Advocates travel to State Capitol Wednesday to push for increase in smoking age


Advocates filled the State Capitol on Wednesday to urge lawmakers to raise the smoking age.

More than 100 cancer survivors, doctors, nurses, and families packed the room.

They want the age to buy tobacco products, including e-cigarettes, bumped from 18 to 21. Several cities and towns have already done it, most recently Milford.

“We are the one this policy impacts,” said Newington Teenager, Evelyn Levesque who volunteers with the American Cancer Society.  She says she has a friend who’s older sister bought her an e-cigarette as a graduation gift.

“At 15, she is now addicted to a smoking replacement. She ruined her life and her sister’s life and that’s not ok,” said Levesque.

Related: Trumbull raises legal age to buy tobacco to 21

They say they can save lives and healthcare dollars .

Roughly 95% of adult smokers light up before the age of 21. By raising the age, supporters believe less and less young people will have access to these products.

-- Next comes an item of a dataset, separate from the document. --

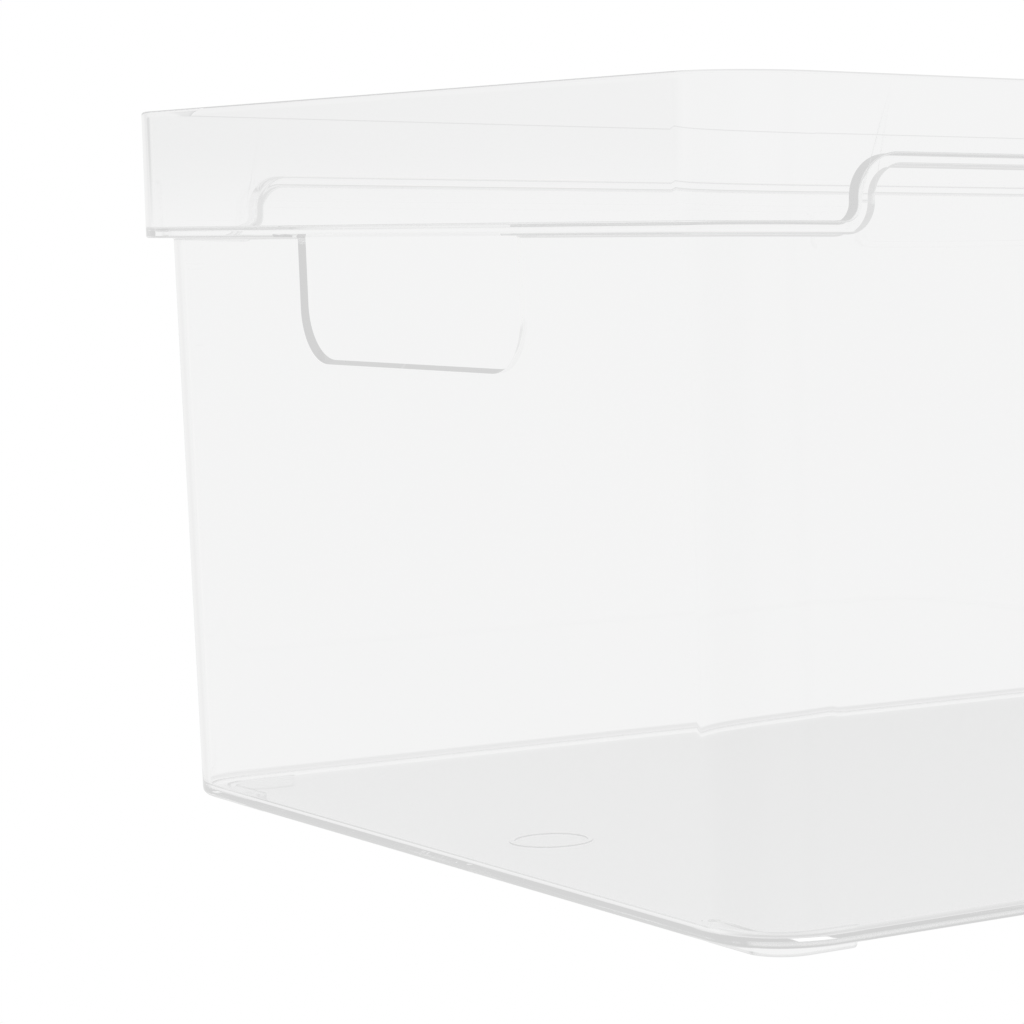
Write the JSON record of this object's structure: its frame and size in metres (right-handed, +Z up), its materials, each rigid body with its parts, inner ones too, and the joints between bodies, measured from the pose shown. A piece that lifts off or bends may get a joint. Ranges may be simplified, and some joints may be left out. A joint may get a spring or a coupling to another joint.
{
  "type": "stackable storage bin",
  "caption": "Open-topped clear plastic storage bin with a stepped stacking collar, raised ledges along the long walls, D-shaped hand-holes in the ends and low corner feet.",
  "frame": {"origin": "centre of the footprint, on the plane the feet stand on", "axes": "+Z up, +X along the long side, long front wall facing -Y, short walls with the hand-holes facing -X and +X"},
  "size_m": [0.46, 0.29, 0.18],
  "materials": {
    "clear_plastic": "polished, clear"
  },
  "bodies": {
    "root": {"floor_pan": "clear_plastic", "front_wall": "clear_plastic", "back_wall": "clear_plastic", "left_end_wall": "clear_plastic", "right_end_wall": "clear_plastic", "corner_front_left": "clear_plastic", "corner_front_right": "clear_plastic", "corner_back_left": "clear_plastic", "corner_back_right": "clear_plastic", "stacking_collar": "clear_plastic", "foot_front_left": "clear_plastic", "foot_front_right": "clear_plastic", "foot_back_left": "clear_plastic", "foot_back_right": "clear_plastic"}
  },
  "joints": []
}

Research shows tobacco use is a leading cause of preventable disease and death, including up to one third of all cancers.

House Bill 7200 would raise the age from 18 to 21 for all tobacco products, including e-cigarettes, statewide.

Related: Milford raising age to purchase tobacco products to 21

So, what does the other side say?  National Critics of this have said it’s pointless to raise the age because research shows 80% of smokers start before the age of 18. So, they believe even now the age limit isn’t effective.

They also worry it could hurt retailers who sell these products. 

They also argue it’s not the government’s role to do this and it takes away an individual’s right to choose.

Here, at the State Capitol the bill has wide bipartisan support.  Republicans and democrats already voted it through the public health committee.

“If we fail to hold this industry accountable for its actions. The young people of this state will pay the price,” said State Sen. Mary Abrams, 13th State Senate District (D).

“We are the ones the tobacco industry views as the replacement smokers, but I refuse to be a replacement smoker,” said Levesque.

The House could vote on it in the next month.